Briefly, Futures moved to its sister publication, the monthly journal Nature Physics, but by mid-2007, it was clear that the back page slot in Nature could only sensibly be filled by science-fiction stories and Futures was back, back, back — and we’ve not looked back since (partly because we’re slightly worried that we might be being followed …).

In among all of these events, Futures picked up the Best Science Fiction Publisher award from the European Science Fiction Society in 2005. Then, in 2011, Henry decided to step back from the front line on Futures, and I quickly cast myself as his natural successor, having spent years plotting and brooding (colleagues were often moved to ask why I insisted on having a cat on my lap when in the office, and I’ve lost count of the times I’ve been reprimanded for peals of demonic laughter and muttering in a sinister way).

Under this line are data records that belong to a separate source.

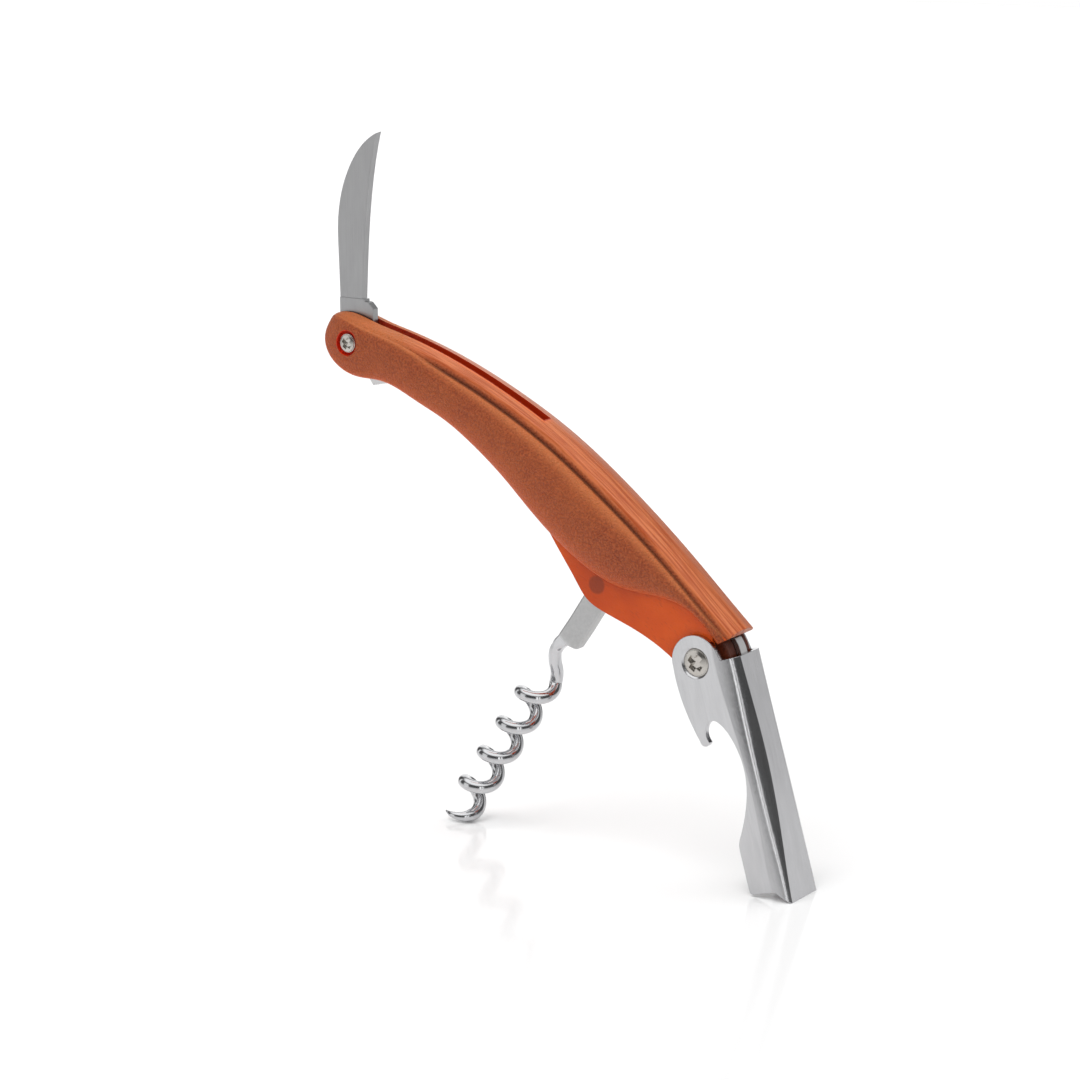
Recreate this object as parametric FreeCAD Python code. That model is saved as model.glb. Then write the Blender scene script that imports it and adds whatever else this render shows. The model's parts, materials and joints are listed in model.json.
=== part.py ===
import FreeCAD, Part
import math
import os

# Waiter's lever corkscrew, standing on the last turn of its worm and the end of its lever.
#
# Every piece is drawn in the bench frame: the lever pivot at the origin, the knife pivot on
# -X, the back of the handle towards +Z, and Y across the thickness. A side-view place is
# written (s, z), where s is the distance from the lever pivot towards the knife end.
# The finished assembly is then turned about Y and set down on z = 0.

V = FreeCAD.Vector
ACROSS = V(0, 1, 0)

# ---- overall sizes (mm) ----
PIVOT_SPAN = 110.0          # lever pivot to knife pivot
CORE_HALF = 5.1             # half thickness of the flat fin between the lever ears
SLOT_WIDTH = 2.7            # central slot for the knife and the spring
SLOT_END = 60.6             # where the slot in the back ends

# ---- lever (stamped sheet) ----
SHEET = 1.2
EAR_GAP = 0.16              # air between the fin and each ear
EAR_RADIUS = 5.95
EAR_HOLE = 3.0
LEVER_LENGTH = 53.4
HOOK_REACH = 17.8           # pivot to the tip of the bottle hook, along the lever
LEVER_OPENING = 135.9       # from folded to the standing pose, degrees
LEVER_FOLDED_DROP = 3.0     # folded lever leans this far away from the pivot line

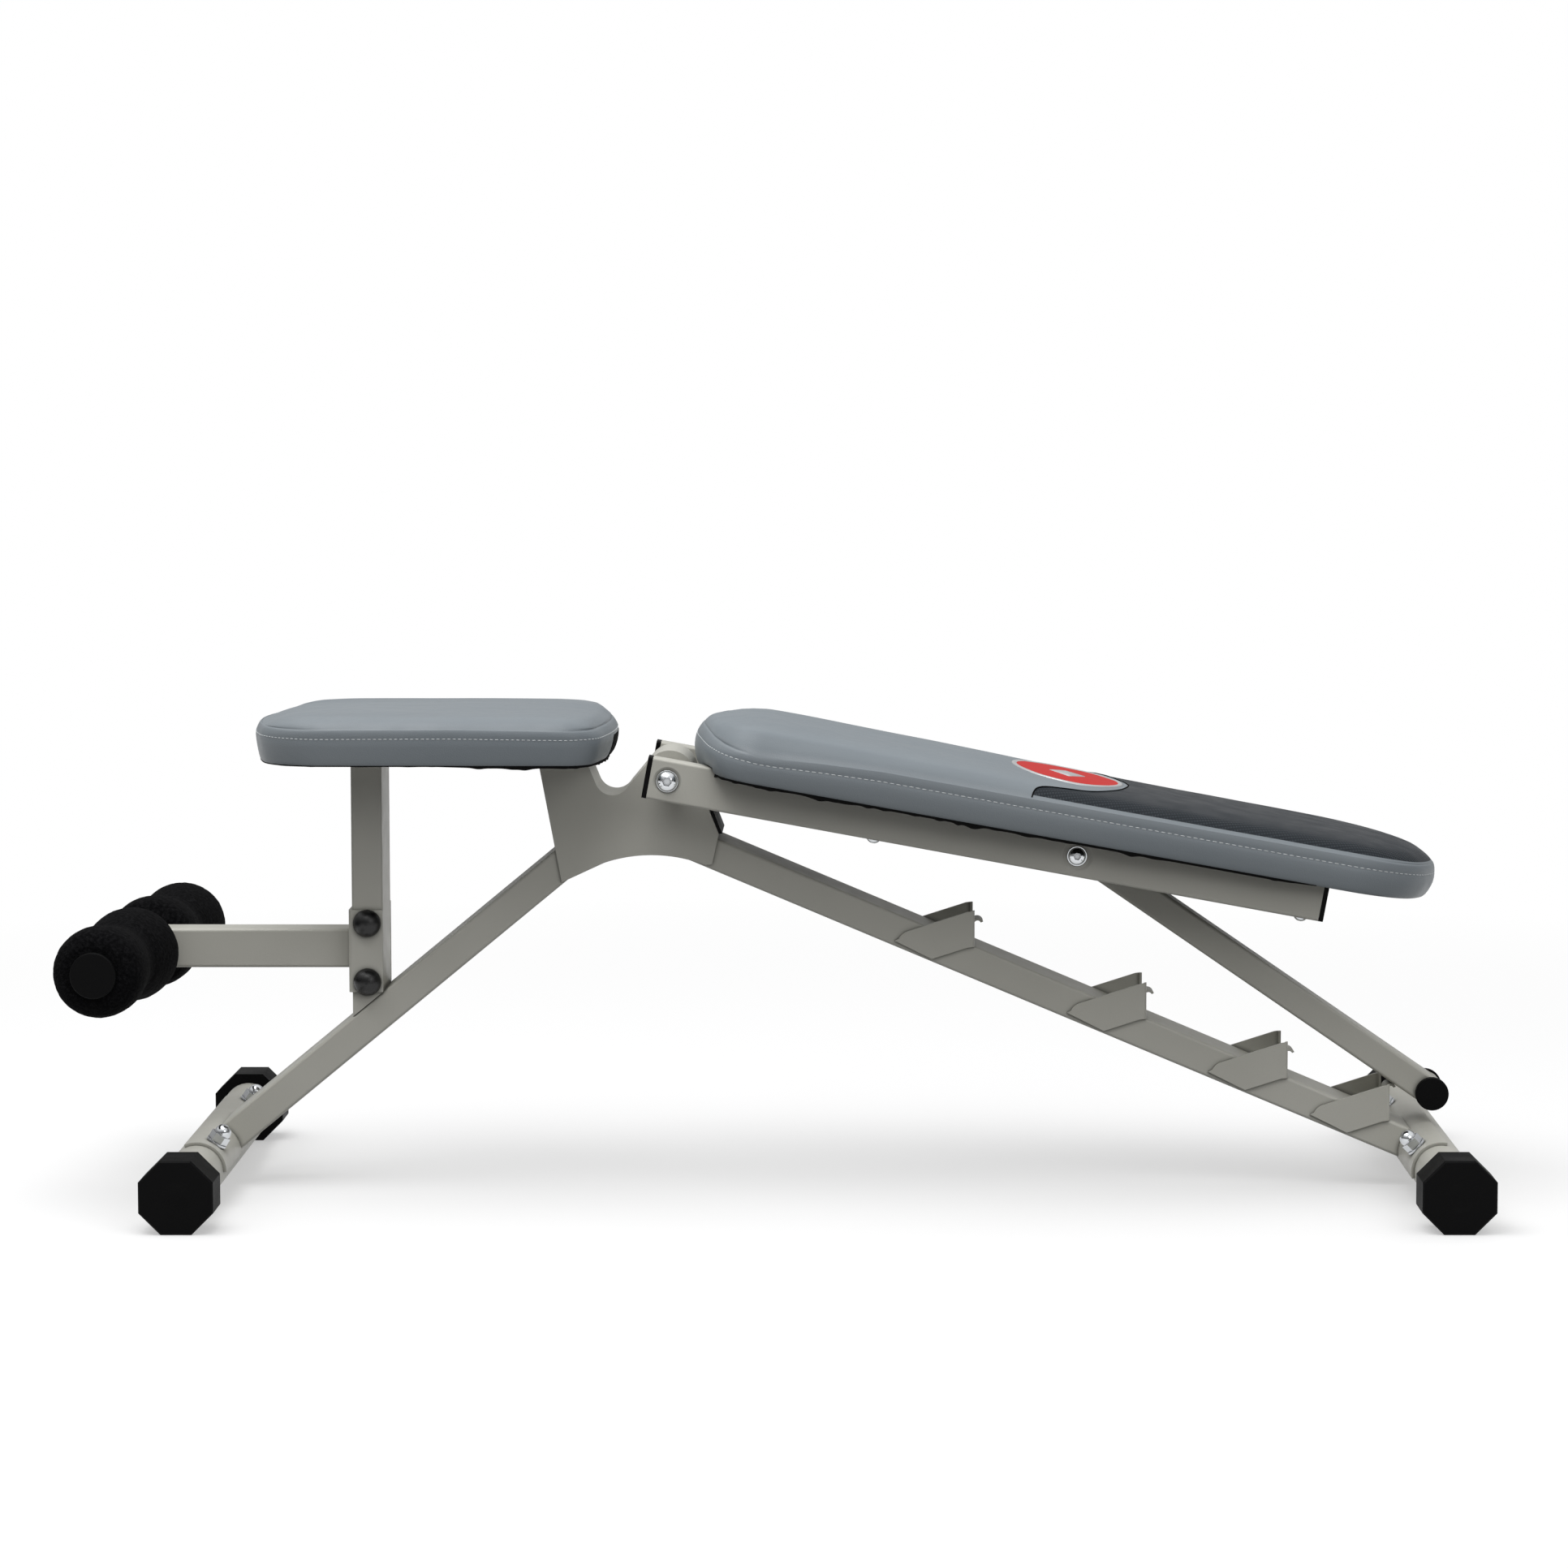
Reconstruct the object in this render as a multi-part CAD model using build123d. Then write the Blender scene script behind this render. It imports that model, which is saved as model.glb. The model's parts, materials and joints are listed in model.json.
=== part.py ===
"""Decline sit-up bench: fixed seat, five-position backrest with a strut, and a leg-roller arm.

Frame: millimetres, +Z up, origin on the floor under the middle of the bench's outer box.
+X runs from the leg rollers to the head of the backrest. The bench is symmetric about the XZ plane,
apart from the bolt heads and the slight skew of the roller bar. The X dimensions below are measured
from a drawing datum, and save() moves every part from it to the origin.
"""
from build123d import *
import math
import os

# ---------------------------------------------------------------- driving dimensions
DATUM_X = 6.156

# Feet
FRONT_FOOT_X = -551.5
REAR_FOOT_X = 629.4
CAP_FLATS = 69.0
CAP_OUTER_Y = 283.0
CAP_DEPTH = 50.0
FOOT_TUBE_R = 25.4
FOOT_TUBE_WALL = 2.0
FOOT_TUBE_HALF = 277.0
CLAMP_THICK = 3.0
CLAMP_HALF = 145.0
CLAMP_SPAN = 115.0
FRONT_CLAMP_ANGLE = 57.0
REAR_CLAMP_ANGLE = 136.0
CLAMP_BOLT_Y = 121.0
FOOT_Z = CAP_FLATS / 2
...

In truth, my subtle ploy of lulling everyone into a false sense of security by doing the production duties on almost every Futures page since 2005 had paid off.

Here in 2014, Future finds itself in an exciting place, with a fun bid to run microFutures, some of the shortest SF stories ever written under our belts, we have also made a welcome return to the pages of Nature Physics, giving us an extra outlet for our submissions. And we have also expanded into the world of social media, so you can keep up to date with all things Future on Facebook and Twitter.

So here we are, the smell of new paint just starting to subside from the new homepage, and a brand new blog from which to explore the world of science fiction. Here I hope not only to expose the convoluted machinations of my inner thoughts (be afraid — they keep me up at night), but also to delve into the various facets of things SF with guest posts from our authors and friends.